Consider how you would delete an element from such a structure: Say you have a pointer to the bucket of "c" and want to remove it. To do this you’d have to set the pointer coming from "a" to NULL. Thus you need to retrieve the bucket of "a" which you can do either by traversing the linked list for the hash value or by additionally storing pointers in the reverse direction. The latter is what PHP does: Every bucket contains both a pointer to the next bucket (pNext) and the previous bucket (pLast). This is illustrated in the following graphic:


Furthermore PHP hashtables are ordered: If you traverse an array you’ll get the elements in same order in which you inserted them. To support this the buckets have to be part of another linked list which specifies the order. This is once again a doubly linked list, for the same reasons as outlined above (and to support traversation in reverse order). The forward pointers are stored in pListNext, the backward pointers in pListLast. Additionally the hashtable structure has a pointer to the start of the list (pListHead) and the end of the list (pListLast). Here is an example of how this linked list could look like for the elements "a", "b", "c" (in that order):


The HashTable and Bucket structures

To implement hashtables PHP uses two structures, which can be found in the zend_hash.h file. We’ll first have a look at the Bucket struct:

typedef struct bucket {
    ulong h;
    uint nKeyLength;
    void *pData;
    void *pDataPtr;
    struct bucket *pListNext;
    struct bucket *pListLast;
    struct bucket *pNext;
    struct bucket *pLast;
    char *arKey;
} Bucket;

You already know what the pNext, pLast, pListNext and pListLast pointers are for. Let’s quickly go through the remaining members:

h is the hash of the key. If the key is an integer, then h will be that integer (for integers the hash function doesn’t do anything) and nKeyLength will be 0. For string keys h will be the result of zend_hash_func(), arKey will hold the string and nKeyLength its length.

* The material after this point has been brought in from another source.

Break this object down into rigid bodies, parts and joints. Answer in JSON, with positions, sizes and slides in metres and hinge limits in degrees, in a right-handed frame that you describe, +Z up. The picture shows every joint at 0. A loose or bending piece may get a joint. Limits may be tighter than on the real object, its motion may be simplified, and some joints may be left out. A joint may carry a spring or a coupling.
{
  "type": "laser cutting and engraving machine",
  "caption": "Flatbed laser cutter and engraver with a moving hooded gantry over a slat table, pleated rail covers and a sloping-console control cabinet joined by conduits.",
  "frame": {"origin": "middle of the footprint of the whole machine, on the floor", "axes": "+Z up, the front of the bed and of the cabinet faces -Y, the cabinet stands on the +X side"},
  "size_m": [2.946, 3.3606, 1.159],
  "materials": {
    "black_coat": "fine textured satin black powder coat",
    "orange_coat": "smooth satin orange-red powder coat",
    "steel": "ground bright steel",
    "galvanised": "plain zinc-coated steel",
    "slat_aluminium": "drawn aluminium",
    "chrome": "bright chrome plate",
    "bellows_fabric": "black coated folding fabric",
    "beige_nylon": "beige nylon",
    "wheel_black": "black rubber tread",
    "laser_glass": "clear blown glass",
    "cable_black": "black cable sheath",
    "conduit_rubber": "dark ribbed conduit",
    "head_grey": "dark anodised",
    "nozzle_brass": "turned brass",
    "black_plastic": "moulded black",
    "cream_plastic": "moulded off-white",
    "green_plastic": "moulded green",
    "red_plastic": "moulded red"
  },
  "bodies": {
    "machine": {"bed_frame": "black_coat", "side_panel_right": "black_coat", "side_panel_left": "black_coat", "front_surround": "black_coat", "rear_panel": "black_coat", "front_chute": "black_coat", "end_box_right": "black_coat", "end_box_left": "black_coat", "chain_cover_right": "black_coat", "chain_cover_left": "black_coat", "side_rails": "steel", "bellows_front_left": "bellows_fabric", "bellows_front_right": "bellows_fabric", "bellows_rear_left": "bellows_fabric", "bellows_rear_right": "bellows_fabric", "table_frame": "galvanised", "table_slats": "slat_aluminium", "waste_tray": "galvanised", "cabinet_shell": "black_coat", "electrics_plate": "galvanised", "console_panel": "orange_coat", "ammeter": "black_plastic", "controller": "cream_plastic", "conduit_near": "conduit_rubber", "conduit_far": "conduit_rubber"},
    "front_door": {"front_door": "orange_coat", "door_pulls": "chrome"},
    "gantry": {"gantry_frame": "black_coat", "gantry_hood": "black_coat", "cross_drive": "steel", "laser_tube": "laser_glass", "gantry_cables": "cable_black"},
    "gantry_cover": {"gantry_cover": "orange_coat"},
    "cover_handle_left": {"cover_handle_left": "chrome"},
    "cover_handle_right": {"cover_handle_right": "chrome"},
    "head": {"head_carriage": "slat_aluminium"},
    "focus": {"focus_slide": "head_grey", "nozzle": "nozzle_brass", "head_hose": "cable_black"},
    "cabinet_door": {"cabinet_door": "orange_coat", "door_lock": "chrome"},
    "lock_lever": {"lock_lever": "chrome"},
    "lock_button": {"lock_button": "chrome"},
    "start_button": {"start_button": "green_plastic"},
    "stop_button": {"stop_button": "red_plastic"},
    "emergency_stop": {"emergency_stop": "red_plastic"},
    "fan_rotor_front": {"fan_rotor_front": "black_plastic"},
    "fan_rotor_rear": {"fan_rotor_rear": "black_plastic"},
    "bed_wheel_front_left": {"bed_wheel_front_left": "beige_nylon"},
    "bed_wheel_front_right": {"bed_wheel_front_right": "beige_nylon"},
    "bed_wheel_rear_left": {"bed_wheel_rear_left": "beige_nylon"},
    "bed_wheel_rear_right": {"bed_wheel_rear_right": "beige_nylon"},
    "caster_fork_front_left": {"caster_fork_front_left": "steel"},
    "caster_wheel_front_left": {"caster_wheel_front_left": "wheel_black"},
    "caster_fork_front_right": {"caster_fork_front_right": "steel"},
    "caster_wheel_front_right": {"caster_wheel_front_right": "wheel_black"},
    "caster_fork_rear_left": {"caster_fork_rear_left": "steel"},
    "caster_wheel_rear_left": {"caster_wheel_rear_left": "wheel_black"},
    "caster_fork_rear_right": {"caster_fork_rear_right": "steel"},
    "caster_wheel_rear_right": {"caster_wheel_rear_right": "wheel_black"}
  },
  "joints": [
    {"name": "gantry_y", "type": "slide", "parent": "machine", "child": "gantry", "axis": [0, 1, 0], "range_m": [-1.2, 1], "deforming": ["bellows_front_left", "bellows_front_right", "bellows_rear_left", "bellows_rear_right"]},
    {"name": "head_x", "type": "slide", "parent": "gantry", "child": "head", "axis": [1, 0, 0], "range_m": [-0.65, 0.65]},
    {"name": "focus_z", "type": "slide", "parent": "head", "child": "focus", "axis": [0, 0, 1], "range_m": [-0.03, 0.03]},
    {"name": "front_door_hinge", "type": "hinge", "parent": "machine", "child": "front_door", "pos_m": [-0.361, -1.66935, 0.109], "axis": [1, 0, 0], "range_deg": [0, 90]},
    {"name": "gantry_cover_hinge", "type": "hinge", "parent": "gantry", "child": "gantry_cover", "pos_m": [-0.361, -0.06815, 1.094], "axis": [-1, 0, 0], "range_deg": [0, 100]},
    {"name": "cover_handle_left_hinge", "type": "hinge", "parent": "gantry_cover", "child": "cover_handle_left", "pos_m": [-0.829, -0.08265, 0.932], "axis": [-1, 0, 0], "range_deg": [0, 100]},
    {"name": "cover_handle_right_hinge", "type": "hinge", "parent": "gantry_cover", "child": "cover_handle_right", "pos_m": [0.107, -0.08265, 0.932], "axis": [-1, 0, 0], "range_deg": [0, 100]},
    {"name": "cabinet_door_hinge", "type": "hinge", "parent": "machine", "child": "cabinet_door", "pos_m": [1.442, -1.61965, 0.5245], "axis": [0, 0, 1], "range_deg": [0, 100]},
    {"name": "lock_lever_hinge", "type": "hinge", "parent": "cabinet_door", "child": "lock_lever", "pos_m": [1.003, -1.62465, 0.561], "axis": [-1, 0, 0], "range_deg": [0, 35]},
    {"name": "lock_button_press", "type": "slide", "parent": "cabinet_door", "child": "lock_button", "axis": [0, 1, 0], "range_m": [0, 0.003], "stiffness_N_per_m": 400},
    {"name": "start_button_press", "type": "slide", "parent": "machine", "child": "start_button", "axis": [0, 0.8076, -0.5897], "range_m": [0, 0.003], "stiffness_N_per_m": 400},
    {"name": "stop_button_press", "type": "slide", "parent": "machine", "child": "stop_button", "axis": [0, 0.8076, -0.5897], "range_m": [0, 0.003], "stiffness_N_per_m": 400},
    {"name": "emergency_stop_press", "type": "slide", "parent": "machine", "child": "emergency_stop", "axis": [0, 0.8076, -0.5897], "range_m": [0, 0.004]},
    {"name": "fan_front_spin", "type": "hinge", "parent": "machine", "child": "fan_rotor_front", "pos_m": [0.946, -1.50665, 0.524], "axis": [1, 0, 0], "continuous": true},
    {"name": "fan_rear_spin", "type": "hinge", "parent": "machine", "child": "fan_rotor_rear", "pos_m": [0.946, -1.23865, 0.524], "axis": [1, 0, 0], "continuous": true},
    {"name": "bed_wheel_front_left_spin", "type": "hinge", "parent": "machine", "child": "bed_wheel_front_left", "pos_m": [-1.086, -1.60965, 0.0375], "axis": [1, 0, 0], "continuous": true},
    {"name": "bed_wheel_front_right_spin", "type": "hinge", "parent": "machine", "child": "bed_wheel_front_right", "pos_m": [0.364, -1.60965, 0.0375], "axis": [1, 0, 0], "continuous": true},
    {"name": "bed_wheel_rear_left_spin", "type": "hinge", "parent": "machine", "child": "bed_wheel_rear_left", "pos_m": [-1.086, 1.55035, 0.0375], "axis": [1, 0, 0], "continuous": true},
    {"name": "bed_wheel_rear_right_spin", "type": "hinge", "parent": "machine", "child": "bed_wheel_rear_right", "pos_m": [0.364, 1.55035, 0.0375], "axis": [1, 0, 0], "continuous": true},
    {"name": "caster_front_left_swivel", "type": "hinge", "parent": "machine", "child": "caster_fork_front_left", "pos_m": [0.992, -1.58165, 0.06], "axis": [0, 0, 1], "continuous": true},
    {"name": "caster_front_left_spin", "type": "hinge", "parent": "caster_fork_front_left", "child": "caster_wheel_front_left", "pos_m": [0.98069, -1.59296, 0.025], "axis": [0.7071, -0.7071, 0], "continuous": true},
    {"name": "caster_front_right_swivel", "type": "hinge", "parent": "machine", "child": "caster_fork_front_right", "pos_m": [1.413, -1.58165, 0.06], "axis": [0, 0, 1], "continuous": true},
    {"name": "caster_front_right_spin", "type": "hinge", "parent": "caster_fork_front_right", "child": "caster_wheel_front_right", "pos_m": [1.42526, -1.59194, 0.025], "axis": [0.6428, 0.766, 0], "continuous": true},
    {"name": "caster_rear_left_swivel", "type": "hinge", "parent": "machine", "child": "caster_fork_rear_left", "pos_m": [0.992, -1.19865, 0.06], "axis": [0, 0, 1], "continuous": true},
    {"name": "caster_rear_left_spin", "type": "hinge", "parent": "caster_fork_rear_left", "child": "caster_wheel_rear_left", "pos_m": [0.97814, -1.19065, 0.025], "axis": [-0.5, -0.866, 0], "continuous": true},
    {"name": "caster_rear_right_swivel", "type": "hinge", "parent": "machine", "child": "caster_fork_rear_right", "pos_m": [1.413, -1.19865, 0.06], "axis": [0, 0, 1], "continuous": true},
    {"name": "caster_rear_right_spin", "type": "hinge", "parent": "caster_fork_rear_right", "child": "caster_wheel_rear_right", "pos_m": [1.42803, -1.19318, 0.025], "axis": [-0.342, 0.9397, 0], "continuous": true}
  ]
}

pData is a pointer to the stored value. The stored value will not be the same as the one passed to the insertion function, rather it will be a copy of it (which is allocated separately from the bucket). As this would be very inefficient when the stored value is a pointer PHP employs a small trick: Instead of storing the pointer in a separate allocation it is put into the pDataPtr member. pData then points to that member (pData = &pDataPtr).

Let’s have a look at the main HashTable struct now:

typedef struct _hashtable {
    uint nTableSize;
    uint nTableMask;
    uint nNumOfElements;
    ulong nNextFreeElement;
    Bucket *pInternalPointer;
    Bucket *pListHead;
    Bucket *pListTail;
    Bucket **arBuckets;
    dtor_func_t pDestructor;
    zend_bool persistent;
    unsigned char nApplyCount;
    zend_bool bApplyProtection;
    int inconsistent;
} HashTable;

You already know that arBuckets is the C array that contains the linked bucket lists and is indexed by the hash of the key. As PHP arrays don’t have a fixed size arBuckets has to be dynamically resized when the number of elements in the table (nNumOfElements) surpasses the current size of the arBuckets allocation (nTableSize). We could of course store more than nTableSize elements in the hashtable, but this would increase the number of collisions and thus degrade performance.

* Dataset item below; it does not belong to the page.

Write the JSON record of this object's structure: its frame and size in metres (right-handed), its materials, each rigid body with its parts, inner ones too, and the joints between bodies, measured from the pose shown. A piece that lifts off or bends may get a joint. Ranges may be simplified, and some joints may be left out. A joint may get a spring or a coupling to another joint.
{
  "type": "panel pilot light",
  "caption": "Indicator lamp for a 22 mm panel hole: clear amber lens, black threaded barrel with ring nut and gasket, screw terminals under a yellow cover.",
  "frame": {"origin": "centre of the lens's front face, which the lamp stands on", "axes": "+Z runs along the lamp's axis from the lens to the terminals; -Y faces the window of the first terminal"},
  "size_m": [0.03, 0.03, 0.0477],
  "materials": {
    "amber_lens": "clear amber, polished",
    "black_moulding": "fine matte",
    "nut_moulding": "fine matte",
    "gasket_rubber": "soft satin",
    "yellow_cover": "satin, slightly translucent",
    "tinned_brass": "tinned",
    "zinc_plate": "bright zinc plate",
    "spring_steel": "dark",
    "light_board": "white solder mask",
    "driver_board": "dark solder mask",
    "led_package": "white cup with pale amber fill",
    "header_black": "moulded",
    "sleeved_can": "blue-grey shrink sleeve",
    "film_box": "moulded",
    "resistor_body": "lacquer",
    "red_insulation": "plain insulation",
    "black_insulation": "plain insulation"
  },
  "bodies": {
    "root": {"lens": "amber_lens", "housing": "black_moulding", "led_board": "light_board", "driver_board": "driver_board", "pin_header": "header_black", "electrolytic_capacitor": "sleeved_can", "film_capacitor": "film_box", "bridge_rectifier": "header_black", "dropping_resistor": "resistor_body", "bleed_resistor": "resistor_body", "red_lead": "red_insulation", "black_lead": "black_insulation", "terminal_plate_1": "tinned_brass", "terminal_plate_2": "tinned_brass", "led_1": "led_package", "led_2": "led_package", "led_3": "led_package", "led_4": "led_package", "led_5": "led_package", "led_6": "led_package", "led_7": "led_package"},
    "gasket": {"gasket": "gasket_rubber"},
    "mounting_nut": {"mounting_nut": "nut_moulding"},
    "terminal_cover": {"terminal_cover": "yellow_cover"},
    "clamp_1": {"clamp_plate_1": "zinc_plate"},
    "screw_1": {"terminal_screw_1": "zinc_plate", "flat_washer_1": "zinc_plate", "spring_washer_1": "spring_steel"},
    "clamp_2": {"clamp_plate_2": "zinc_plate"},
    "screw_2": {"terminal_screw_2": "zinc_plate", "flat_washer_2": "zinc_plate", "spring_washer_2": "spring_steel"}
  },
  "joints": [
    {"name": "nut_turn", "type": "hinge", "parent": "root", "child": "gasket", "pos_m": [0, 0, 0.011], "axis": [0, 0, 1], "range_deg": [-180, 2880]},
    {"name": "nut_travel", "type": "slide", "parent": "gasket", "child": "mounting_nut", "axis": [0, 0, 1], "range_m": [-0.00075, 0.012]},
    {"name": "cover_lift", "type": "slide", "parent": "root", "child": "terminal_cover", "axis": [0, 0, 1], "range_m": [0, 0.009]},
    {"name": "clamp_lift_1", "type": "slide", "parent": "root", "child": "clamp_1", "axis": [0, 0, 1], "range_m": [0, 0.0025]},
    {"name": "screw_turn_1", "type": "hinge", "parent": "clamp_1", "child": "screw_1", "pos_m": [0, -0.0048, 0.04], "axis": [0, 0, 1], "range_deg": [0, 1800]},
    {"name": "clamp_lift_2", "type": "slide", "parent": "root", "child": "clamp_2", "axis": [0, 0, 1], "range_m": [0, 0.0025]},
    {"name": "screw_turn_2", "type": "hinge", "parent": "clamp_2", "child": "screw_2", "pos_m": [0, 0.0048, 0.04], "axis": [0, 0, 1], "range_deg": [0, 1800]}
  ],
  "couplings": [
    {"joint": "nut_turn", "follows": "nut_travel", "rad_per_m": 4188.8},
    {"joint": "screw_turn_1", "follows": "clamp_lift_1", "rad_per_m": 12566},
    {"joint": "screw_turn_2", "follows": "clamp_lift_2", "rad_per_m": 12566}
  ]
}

nTableSize is always a power of two, so if you have 12 elements in a hashtable the actual table size will be 16. Note though that while the arBuckets array automatically grows, it will not shrink when you remove elements. If you first insert 1000000 elements into the hashtable and then remove all of them again the nTableSize will still be 1048576.

The result of the hash function is a ulong, but the nTableSize will usually be a lot smaller than that. Thus the hash can not be directly used to index into the arBuckets array. Instead nIndex = h % nTableSize is used. As the table size is always a power of two this expression is equivalent to nIndex = h & (nTableSize - 1). To see why let’s see how nTableSize - 1 changes the value:

nTableSize     = 128 = 0b00000000.00000000.00000000.10000000
nTableSize - 1 = 127 = 0b00000000.00000000.00000000.01111111

nTableSize - 1 has all bits below the table size set. Thus doing h & (nTableSize - 1) will only keep the bits of the hash that are lower than nTableSize, which is the same thing h % nTableSize does.

The value nTableSize - 1 is called the table mask and stored in the nTableMask member. Using a masking operation instead of a modulus is just a performance optimization.

The nNextFreeElement member specifies the next integer key that will be used when you insert an element using $array[] = $value. It will be one larger than the largest integer key that was ever used in this hashtable.

You already know the role of the pListHead and pListTail pointers (they are the head/tail of the doubly linked list specifying the order). The pInternalPointer is used for iteration and points to the “current” bucket.

When an item is deleted from the hashtable a destruction function can be called for it, which is stored in the pDestructor member. For example, if you are storing zval * items in the hashtable, you will probably want zval_ptr_dtor to be called when an element is removed.

The persistent flag specified whether the buckets (and their values) should use persistent allocation. For most use cases this will be 0 as the hashtable is not supposed to live longer than one request. The bApplyProtection flag specifies whether the hashtable should use recursion protection (defaults to 1). Recursion protection will throw an error if the recursion depth (stored in nApplyCount) reaches a certain level. The protection is used for hashtable comparisons and for the zend_hash_apply functions.

The last member inconsistent is only used in debug builds and stores information on the current state of the hashtable. This is used to throw errors for some incorrect usages of the hashtable, e.g. if you access a hashtable that is in the process of being destroyed.